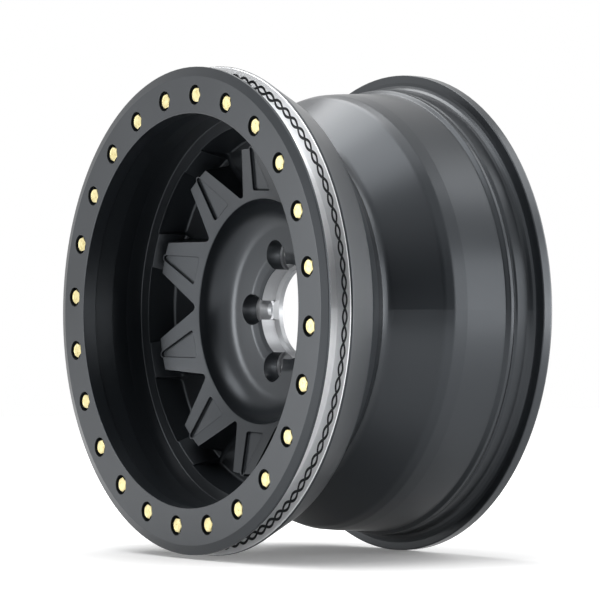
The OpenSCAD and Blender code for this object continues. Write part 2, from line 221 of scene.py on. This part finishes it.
ring_paint, net = new_material("ring_powder_coat")
colour, rough, normal = powder_coat(net, lathe(net)[0], RING_EDGE)
net.surface(Base_Color=colour, Roughness=rough, Specular_Tint=PAINT_SHEEN, Normal=normal)
dress(ring, ring_paint)

# %% [markdown]
# The dish of the real wheel is one smooth bowl from the rim of the arms down to the hub. The packed
# casting has a tighter corner and a flatter floor there, so a copy of it stands in and gets the
# bowl. Sculpting would lose the round form. A lathe made the dish, so its section says it all: the
# depth for each distance from the axle. Both sections are drawn here from their corners and the
# fillets in them, in millimetres.

# %% Sections of the dish
RIM, BORE_EDGE = (109.0, 86.9), (46.4, 118.5)
PACKED_DISH = [(*RIM, 0), (104.2, 109.5, 12), (55, 114.6, 4), (*BORE_EDGE, 0)]
SMOOTH_DISH = [(*RIM, 0), (103.77, 111.5, 29), (58, 114.6, 10), (*BORE_EDGE, 0)]


def section(points, steps=40):
    """Rounds the corners of (radius, depth, fillet) points and gives radii and depths, hub first."""
    line = [Vector(points[0][:2])]
    for before, here, after in zip(points, points[1:], points[2:]):
        corner, fillet = Vector(here[:2]), here[2]
        back = (Vector(before[:2]) - corner).normalized()
        on = (Vector(after[:2]) - corner).normalized()
        half = back.angle(on) / 2
        middle = corner + (back + on).normalized() * fillet / math.sin(half)
        run = fillet / math.tan(half)
        start = (corner + back * run - middle).normalized()
        end = (corner + on * run - middle).normalized()
        line += [middle + start.slerp(end, i / steps) * fillet for i in range(steps + 1)]
    line.append(Vector(points[-1][:2]))
    return np.array(line)[::-1].T * MM


packed, smooth = section(PACKED_DISH), section(SMOOTH_DISH)
print("the bowl differs from the packed dish by up to",
      round(float(np.abs(np.interp(packed[0], *smooth) - packed[1]).max() / MM), 1), "mm")

# %% [markdown]
# The shading of the casting is kept in a layer on the corners of its faces, because merging and
# cutting the mesh would lose it. The copy comes as loose triangles, so their doubles are merged. A
# second layer marks the faces of the dish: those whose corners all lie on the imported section.

# %% Copy the casting and mark its dish
MERGE = 1e-6
ON_WALL, ON_FILLET = 0.08 * MM, 0.25 * MM
DISH_INNER, DISH_RIM = (BORE_EDGE[0] + 0.6) * MM, (RIM[1] + 0.5) * MM


def place_of(v):
    """Distance of a vertex from the axle and its depth behind the ring's face."""
    return math.hypot(v.co.x, v.co.z), v.co.y - front_y


def in_dish(v):
    """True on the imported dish, between the hub bore and the rim."""
    r, d = place_of(v)
    gap = np.hypot(packed[0] - r, packed[1] - d).min()
    near = abs(np.interp(r, *packed) - d) < ON_WALL or gap < ON_FILLET
    return near and r > DISH_INNER and d > DISH_RIM


bm = bmesh.new()
bm.from_mesh(casting.data)
facing = bm.loops.layers.float_vector.new("facing")
dish = bm.faces.layers.int.new("dish")
shading = casting.data.corner_normals
for face in bm.faces:
    for loop in face.loops:
        loop[facing] = shading[loop.index].vector
bmesh.ops.remove_doubles(bm, verts=bm.verts, dist=MERGE)
on_dish = {v for v in bm.verts if in_dish(v)}
for face in bm.faces:
    face[dish] = all(v in on_dish for v in face.verts) and face.normal.y < 0
print("faces in the packed dish", sum(face[dish] for face in bm.faces))

# %% [markdown]
# The dish has too few points to bend, so every edge in it that is longer than 3 mm is halved until
# none is left. Then each point moves along the axle to the smooth section, and the shading follows
# the slope of that section.

# %% Bend the dish to the smooth bowl
FINEST, MOST_CUTS = 3.0 * MM, 8
DISH_TOP = 89.5 * MM
SLOPE_STEP = 0.2 * MM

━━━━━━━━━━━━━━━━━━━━

Job
Return the lines above precisely as they appear, beginning at the first line and ending at the line with "10), (*BORE_EDGE, 0)]", and nothing after it.

Output below
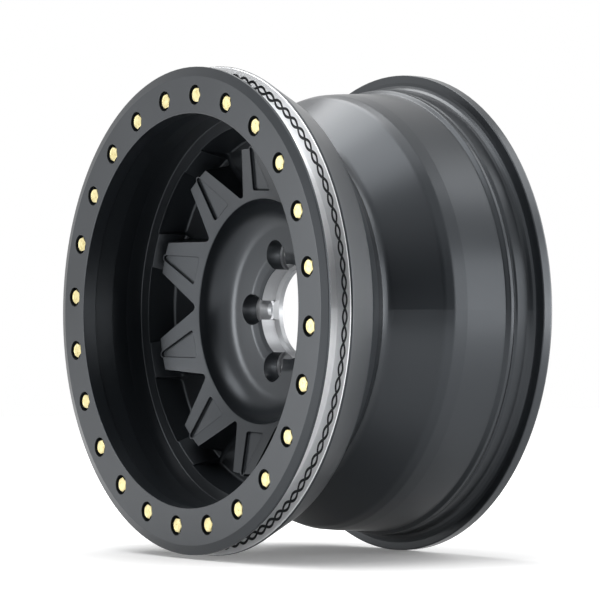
The OpenSCAD and Blender code for this object continues. Write part 2, from line 221 of scene.py on. This part finishes it.
ring_paint, net = new_material("ring_powder_coat")
colour, rough, normal = powder_coat(net, lathe(net)[0], RING_EDGE)
net.surface(Base_Color=colour, Roughness=rough, Specular_Tint=PAINT_SHEEN, Normal=normal)
dress(ring, ring_paint)

# %% [markdown]
# The dish of the real wheel is one smooth bowl from the rim of the arms down to the hub. The packed
# casting has a tighter corner and a flatter floor there, so a copy of it stands in and gets the
# bowl. Sculpting would lose the round form. A lathe made the dish, so its section says it all: the
# depth for each distance from the axle. Both sections are drawn here from their corners and the
# fillets in them, in millimetres.

# %% Sections of the dish
RIM, BORE_EDGE = (109.0, 86.9), (46.4, 118.5)
PACKED_DISH = [(*RIM, 0), (104.2, 109.5, 12), (55, 114.6, 4), (*BORE_EDGE, 0)]
SMOOTH_DISH = [(*RIM, 0), (103.77, 111.5, 29), (58, 114.6, 10), (*BORE_EDGE, 0)]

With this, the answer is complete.